Request: Look through the records below, count the lines with the word "that", and reply with only the number.

Rows from an object dataset

= = = = = = =

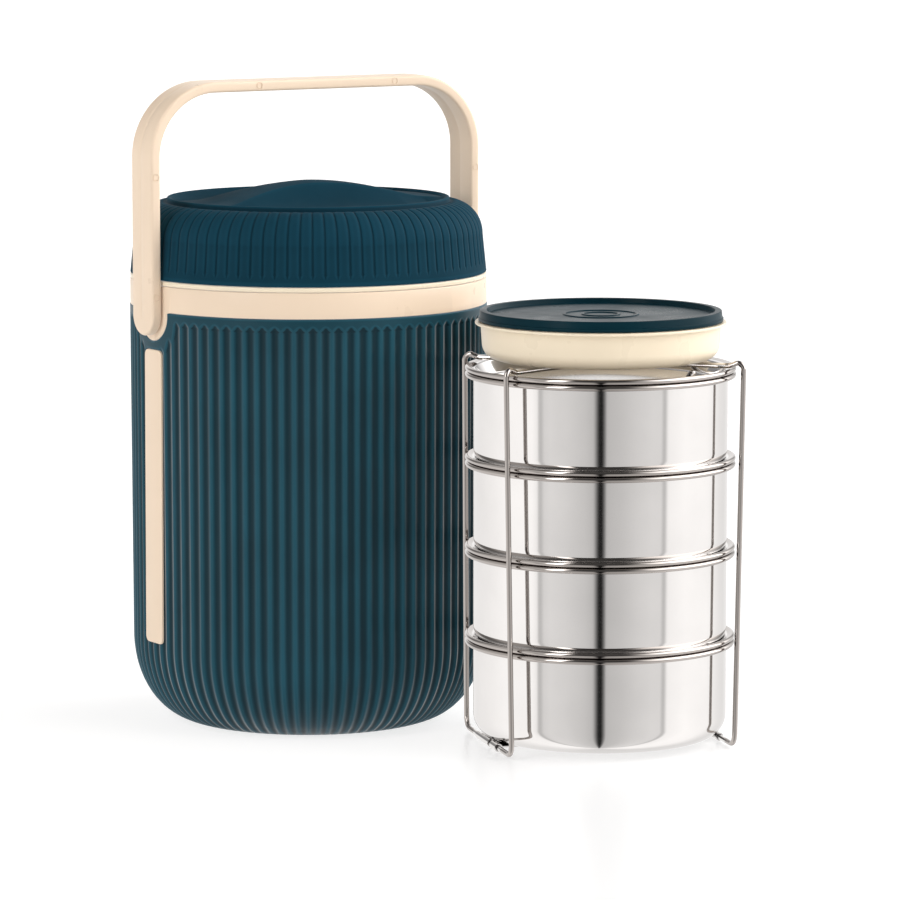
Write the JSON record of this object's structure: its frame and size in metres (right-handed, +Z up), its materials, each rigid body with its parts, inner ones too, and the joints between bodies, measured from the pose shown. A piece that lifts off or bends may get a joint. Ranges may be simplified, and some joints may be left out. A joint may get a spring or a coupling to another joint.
{
  "type": "tiffin carrier",
  "caption": "Insulated round lunch carrier with a swinging carry handle and lift-off lid, and its wire-caged stack of nesting steel pans with a small box on top.",
  "frame": {"origin": "middle of the casing's flat base, on the surface that it stands on", "axes": "+Z up along the casing's axis; X along the handle's pivots; the stack of pans stands towards +X and -Y"},
  "size_m": [0.2498, 0.2939, 0.3227],
  "materials": {
    "teal_plastic": "moulded, satin, fine vertical ribs",
    "dark_teal_plastic": "moulded, satin",
    "cream_plastic": "moulded, semi-gloss",
    "light_cream_plastic": "moulded, semi-gloss",
    "insulating_foam": "rigid foam, matt",
    "silicone_seal": "soft, matt",
    "brushed_steel": "brushed",
    "polished_steel": "polished stainless steel"
  },
  "bodies": {
    "casing": {"outer_shell": "teal_plastic", "base_cover": "teal_plastic", "casing_foam": "insulating_foam", "inner_liner": "brushed_steel", "collar": "cream_plastic", "side_strip_left": "cream_plastic", "side_strip_right": "cream_plastic"},
    "lid": {"lid_cover": "dark_teal_plastic", "lid_foam": "insulating_foam", "lid_inner_plate": "light_cream_plastic", "lid_seal": "silicone_seal"},
    "handle": {"handle": "cream_plastic"},
    "stack": {"cage_base_strap": "polished_steel", "pan_1": "polished_steel", "pan_2": "polished_steel", "pan_3": "polished_steel", "pan_4": "polished_steel", "pan_lid_1": "polished_steel", "pan_lid_2": "polished_steel", "pan_lid_3": "polished_steel", "pan_lid_4": "polished_steel"},
    "cage_left": {"cage_loop_left": "polished_steel"},
    "cage_right": {"cage_loop_right": "polished_steel"},
    "top_box": {"top_box": "light_cream_plastic"},
    "top_box_lid": {"top_box_lid": "dark_teal_plastic"}
  },
  "joints": [
    {"name": "handle_swing", "type": "hinge", "parent": "casing", "child": "handle", "pos_m": [0, 0, 0.2087], "axis": [1, 0, 0], "range_deg": [-115, 45]},
    {"name": "lid_lift", "type": "slide", "parent": "casing", "child": "lid", "axis": [0, 0, 1], "range_m": [0, 0.0215]},
    {"name": "stack_slide", "type": "slide", "parent": "casing", "child": "stack", "axis": [0.518, -0.8554, 0], "range_m": [0, 0.25]},
    {"name": "cage_left_swing", "type": "hinge", "parent": "stack", "child": "cage_left", "pos_m": [0.02977, -0.12143, 0.0021], "axis": [-0.2974, -0.9548, 0], "range_deg": [0, 88]},
    {"name": "cage_right_swing", "type": "hinge", "parent": "stack", "child": "cage_right", "pos_m": [0.13766, -0.15503, 0.0021], "axis": [0.2974, 0.9548, 0], "range_deg": [0, 88]},
    {"name": "top_box_lift", "type": "slide", "parent": "stack", "child": "top_box", "axis": [0, 0, 1], "range_m": [0, 0.09]},
    {"name": "top_box_lid_lift", "type": "slide", "parent": "top_box", "child": "top_box_lid", "axis": [0, 0, 1], "range_m": [0, 0.04]}
  ],
  "couplings": [
    {"joint": "cage_left_swing", "follows": "stack_slide", "rad_per_m": 6.14},
    {"joint": "cage_right_swing", "follows": "stack_slide", "rad_per_m": 6.14},
    {"joint": "top_box_lift", "follows": "stack_slide", "ratio": 0.36}
  ]
}
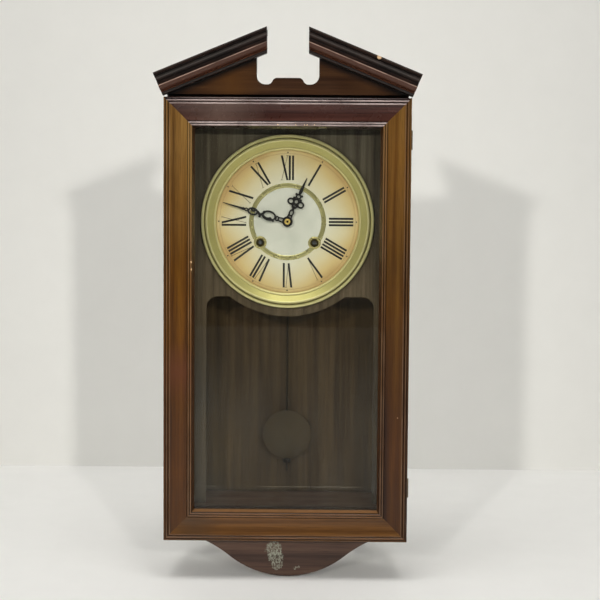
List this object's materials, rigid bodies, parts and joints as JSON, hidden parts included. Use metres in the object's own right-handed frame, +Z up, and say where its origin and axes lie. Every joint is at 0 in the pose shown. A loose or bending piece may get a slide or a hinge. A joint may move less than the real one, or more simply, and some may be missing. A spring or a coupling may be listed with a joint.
{
  "type": "pendulum wall clock",
  "caption": "Wall-hung pendulum clock: glazed full-length door, round Roman dial in a broad brass bezel, broken pediment above and a curved apron below.",
  "frame": {"origin": "the spot where the wall nail sits in the hanging slot, on the plane of the wall", "axes": "+X to the viewer's right, +Y into the wall, +Z up; the dial faces -Y"},
  "size_m": [0.328, 0.132, 0.6852],
  "materials": {
    "case_wood": "satin",
    "door_wood": "satin",
    "board_wood": "matte",
    "glass": "gloss",
    "putty": "matte",
    "dial_paint": "satin",
    "hand_black": "satin",
    "polished_brass": "polished",
    "hardware_brass": "satin",
    "movement_brass": "satin",
    "bob_brass": "tarnished",
    "steel": "satin",
    "iron": "matte"
  },
  "bodies": {
    "case": {"backboard": "board_wood", "side_left": "case_wood", "side_right": "case_wood", "top_board": "case_wood", "bottom_board": "case_wood", "glue_blocks": "board_wood", "pediment_panel": "case_wood", "cornice_left": "case_wood", "cornice_right": "case_wood", "apron": "case_wood", "hanger_plate": "steel", "case_screws": "hardware_brass", "hinge_case_leaves": "hardware_brass", "catch_clip": "hardware_brass", "dial_board": "board_wood", "dial": "dial_paint", "bezel": "polished_brass", "dial_center_ring": "polished_brass", "winding_grommets": "polished_brass", "plate_back": "movement_brass", "plate_front": "movement_brass", "pillars": "steel", "pillar_nuts": "steel", "movement_brackets": "steel", "mainsprings": "steel", "gong_block": "iron", "gong": "steel", "suspension_cock": "movement_brass"},
    "door": {"door_stile_left": "door_wood", "door_stile_right": "door_wood", "door_rail_top": "door_wood", "door_rail_bottom": "door_wood", "door_glass": "glass", "glass_putty": "putty", "hinge_door_leaves": "hardware_brass", "door_screws": "hardware_brass", "catch_tongue": "hardware_brass"},
    "minute_arbor": {"center_wheel": "movement_brass", "cannon_pinion": "movement_brass", "minute_hand": "hand_black", "hand_nut": "polished_brass"},
    "motion_wheel": {"minute_wheel": "movement_brass"},
    "hour_pipe": {"hour_wheel": "movement_brass", "hour_hand": "hand_black"},
    "time_great": {"time_great_wheel": "movement_brass"},
    "time_winder": {"time_arbor": "steel"},
    "third_arbor": {"third_wheel": "movement_brass"},
    "escape_arbor": {"escape_wheel": "movement_brass"},
    "verge_arbor": {"verge": "steel"},
    "pendulum": {"suspension_spring": "steel", "pendulum_rod": "steel", "pendulum_bob": "bob_brass", "rating_nut": "steel"},
    "strike_great": {"strike_great_wheel": "movement_brass"},
    "strike_winder": {"strike_arbor": "steel"},
    "pin_arbor": {"pin_wheel": "movement_brass"},
    "locking_arbor": {"locking_wheel": "movement_brass"},
    "fly_arbor": {"fly": "movement_brass"},
    "hammer_arbor": {"hammer": "steel"}
  },
  "joints": [
    {"name": "door_hinge", "type": "hinge", "parent": "case", "child": "door", "pos_m": [0.1532, -0.0985, -0.246], "axis": [0, 0, 1], "range_deg": [0, 165]},
    {"name": "minute_turn", "type": "hinge", "parent": "case", "child": "minute_arbor", "pos_m": [0, -0.05, -0.122], "axis": [0, 1, 0], "continuous": true},
    {"name": "motion_turn", "type": "hinge", "parent": "case", "child": "motion_wheel", "pos_m": [0, -0.05, -0.1364], "axis": [0, 1, 0], "continuous": true},
    {"name": "hour_turn", "type": "hinge", "parent": "case", "child": "hour_pipe", "pos_m": [0, -0.05, -0.122], "axis": [0, 1, 0], "continuous": true},
    {"name": "time_great_turn", "type": "hinge", "parent": "case", "child": "time_great", "pos_m": [0.0342, -0.05, -0.1485], "axis": [0, 1, 0], "continuous": true},
    {"name": "third_turn", "type": "hinge", "parent": "case", "child": "third_arbor", "pos_m": [0.012, -0.05, -0.10121], "axis": [0, 1, 0], "continuous": true},
    {"name": "escape_turn", "type": "hinge", "parent": "case", "child": "escape_arbor", "pos_m": [0, -0.05, -0.08691], "axis": [0, 1, 0], "continuous": true},
    {"name": "time_winding", "type": "hinge", "parent": "case", "child": "time_winder", "pos_m": [0.0342, -0.05, -0.1485], "axis": [0, 1, 0], "continuous": true},
    {"name": "strike_winding", "type": "hinge", "parent": "case", "child": "strike_winder", "pos_m": [-0.0342, -0.05, -0.1485], "axis": [0, 1, 0], "continuous": true},
    {"name": "pin_wheel_turn", "type": "hinge", "parent": "case", "child": "pin_arbor", "pos_m": [-0.03928, -0.05, -0.1197], "axis": [0, 1, 0], "continuous": true},
    {"name": "strike_great_turn", "type": "hinge", "parent": "case", "child": "strike_great", "pos_m": [-0.0342, -0.05, -0.1485], "axis": [0, 1, 0], "continuous": true},
    {"name": "locking_turn", "type": "hinge", "parent": "case", "child": "locking_arbor", "pos_m": [-0.0358, -0.05, -0.10001], "axis": [0, 1, 0], "continuous": true},
    {"name": "fly_turn", "type": "hinge", "parent": "case", "child": "fly_arbor", "pos_m": [-0.02771, -0.05, -0.08598], "axis": [0, 1, 0], "continuous": true},
    {"name": "pendulum_swing", "type": "hinge", "parent": "case", "child": "pendulum", "pos_m": [0, -0.024, -0.0665], "axis": [0, 1, 0], "range_deg": [-5, 5]},
    {"name": "verge_rock", "type": "hinge", "parent": "case", "child": "verge_arbor", "pos_m": [0, -0.05, -0.0665], "axis": [0, 1, 0], "range_deg": [-5, 5]},
    {"name": "hammer_lift", "type": "hinge", "parent": "case", "child": "hammer_arbor", "pos_m": [-0.057, -0.05, -0.102], "axis": [0, 1, 0], "range_deg": [-5.3, 5], "stiffness_Nm_per_rad": 0.01}
  ],
  "couplings": [
    {"joint": "motion_turn", "follows": "minute_turn", "ratio": -0.33333},
    {"joint": "hour_turn", "follows": "minute_turn", "ratio": 0.083333},
    {"joint": "time_great_turn", "follows": "minute_turn", "ratio": -0.10256},
    {"joint": "third_turn", "follows": "minute_turn", "ratio": -11},
    {"joint": "escape_turn", "follows": "minute_turn", "ratio": 103.12},
    {"joint": "strike_great_turn", "follows": "pin_wheel_turn", "ratio": -0.10256},
    {"joint": "locking_turn", "follows": "pin_wheel_turn", "ratio": -9},
    {"joint": "fly_turn", "follows": "pin_wheel_turn", "ratio": 72},
    {"joint": "verge_rock", "follows": "pendulum_swing", "ratio": 1}
  ]
}
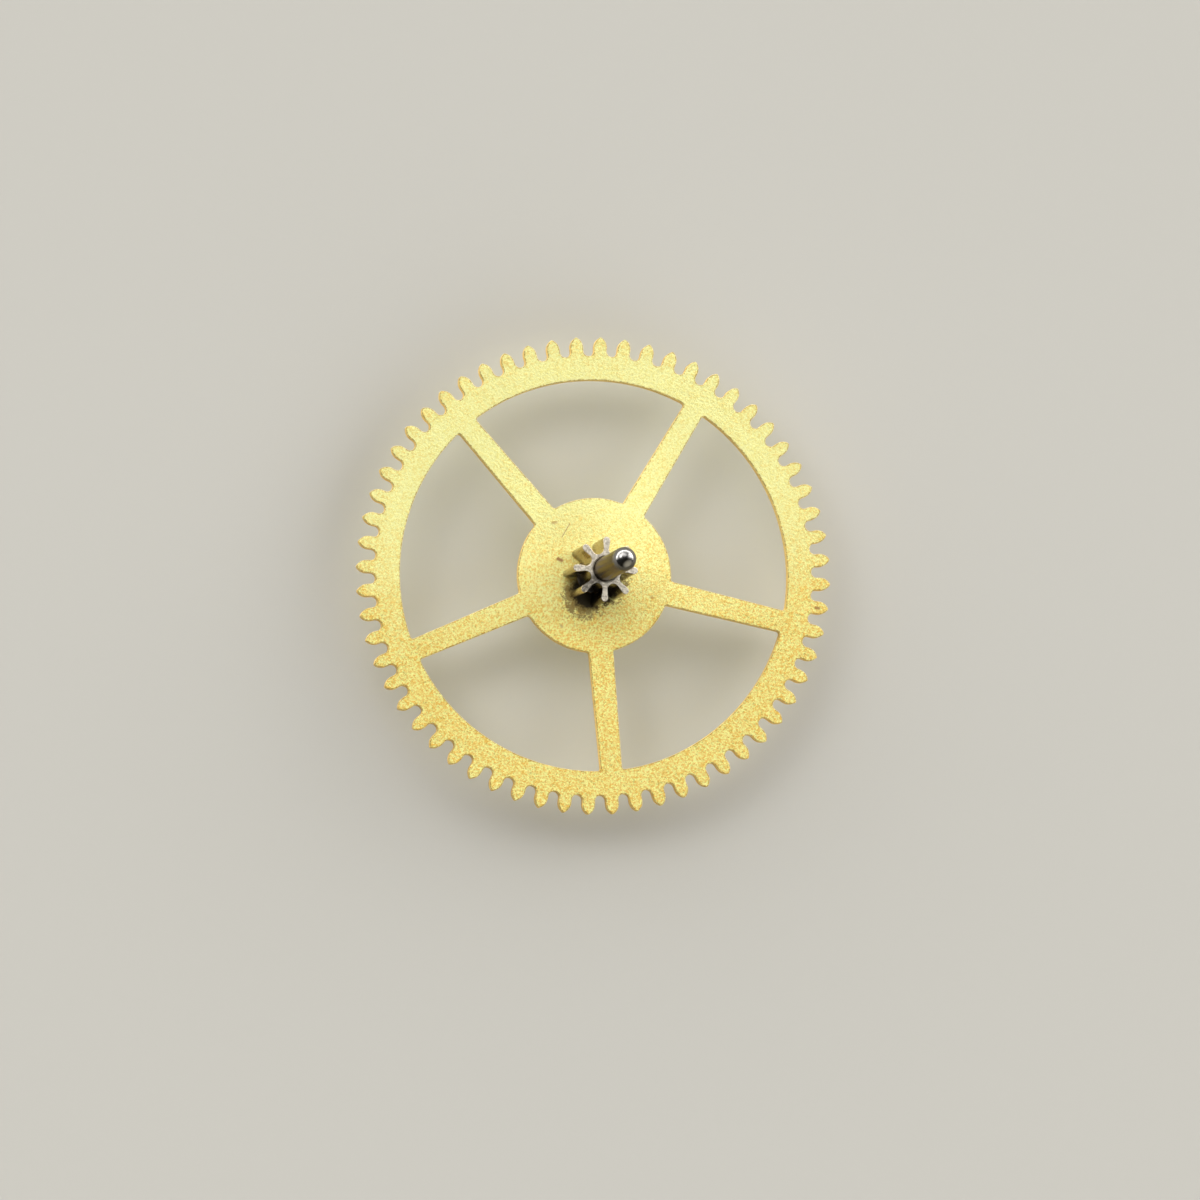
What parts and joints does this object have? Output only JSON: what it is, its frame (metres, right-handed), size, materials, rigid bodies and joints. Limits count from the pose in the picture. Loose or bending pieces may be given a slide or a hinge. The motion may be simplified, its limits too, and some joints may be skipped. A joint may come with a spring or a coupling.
{
  "type": "watch third wheel",
  "caption": "Toothed brass wheel with spokes, riveted on a steel pinion whose arbor has a round end above and a round-ended pivot below.",
  "frame": {"origin": "tip of the lower pivot, on the arbor's axis", "axes": "+Z along the arbor, from the wheel to the pinion and the upper pivot; the centre line of one spoke points along -Y"},
  "size_m": [0.0082, 0.0082, 0.0043],
  "materials": {
    "gilt_brass": "fine frosted gilding on the faces, bare metal in the tooth gaps",
    "pinion_steel": "polished arbor and pivots, greyed leaf ends"
  },
  "bodies": {
    "root": {"toothed_wheel": "gilt_brass", "pinion_arbor": "pinion_steel"}
  },
  "joints": []
}
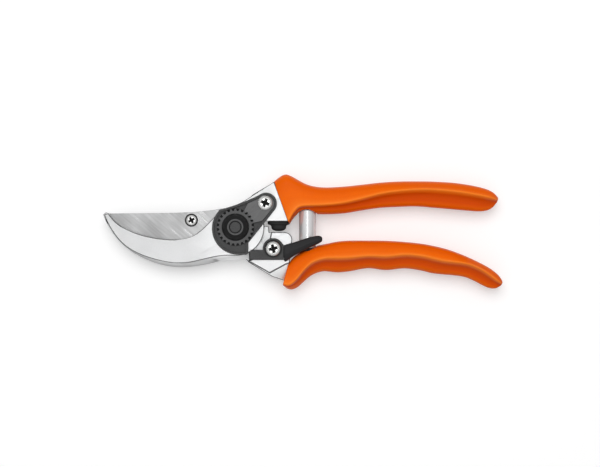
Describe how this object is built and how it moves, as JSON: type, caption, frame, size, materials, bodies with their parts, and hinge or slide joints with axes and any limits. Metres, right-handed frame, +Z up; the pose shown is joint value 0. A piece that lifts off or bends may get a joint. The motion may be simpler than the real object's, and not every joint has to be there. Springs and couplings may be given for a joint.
{
  "type": "pruning shears",
  "caption": "One-hand bypass pruning shears with a curved blade, a hook, orange sleeved handles, a volute spring and a thumb catch, locked shut.",
  "frame": {"origin": "on the pivot axis, on the surface the shears lie on, at the back face of the pivot bolt's head", "axes": "+Z up along the pivot axis, towards the nut; +X along the handles, away from the jaws; +Y towards the palm handle"},
  "size_m": [0.2158, 0.0624, 0.0196],
  "materials": {
    "forged_aluminium": "satin, blasted and lightly polished",
    "orange_grip": "smooth dipped vinyl sleeve, satin",
    "ground_steel": "diagonal ground finish",
    "zinc_steel": "bright zinc plated",
    "dark_steel": "dark oxide coating, satin",
    "bronze": "sintered bronze",
    "black_rubber": "matt",
    "chromed_spring": "bright spring strip",
    "black_plastic": "moulded, fine grain"
  },
  "bodies": {
    "upper": {"upper_handle_forging": "forged_aluminium", "upper_grip": "orange_grip", "counter_blade": "ground_steel", "counter_blade_screws": "zinc_steel", "lock_plate": "dark_steel", "tooth_segment": "dark_steel", "segment_screw": "zinc_steel", "pivot_bolt": "dark_steel", "toothed_nut": "dark_steel", "bumper": "black_rubber", "upper_spring_seat": "zinc_steel", "volute_spring": "chromed_spring"},
    "lower": {"lower_handle_forging": "forged_aluminium", "lower_grip": "orange_grip", "cutting_blade": "ground_steel", "blade_screw": "zinc_steel", "pivot_bush": "bronze", "rear_washer": "zinc_steel", "catch_screw": "zinc_steel", "catch_washer": "zinc_steel", "lower_spring_seat": "zinc_steel"},
    "catch": {"catch_plate": "dark_steel", "catch_lever": "black_plastic"}
  },
  "joints": [
    {"name": "handles_open", "type": "hinge", "parent": "upper", "child": "lower", "pos_m": [0, 0, 0.009], "axis": [0, 0, -1], "range_deg": [0, 33], "deforming": ["volute_spring"]},
    {"name": "catch_swing", "type": "hinge", "parent": "lower", "child": "catch", "pos_m": [0.0202, -0.0115, 0.016], "axis": [0, 0, 1], "range_deg": [0, 34]}
  ],
  "couplings": [
    {"joint": "catch_swing", "follows": "handles_open", "ratio": 1}
  ]
}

= = = = = = =

Answer to the exercise: 3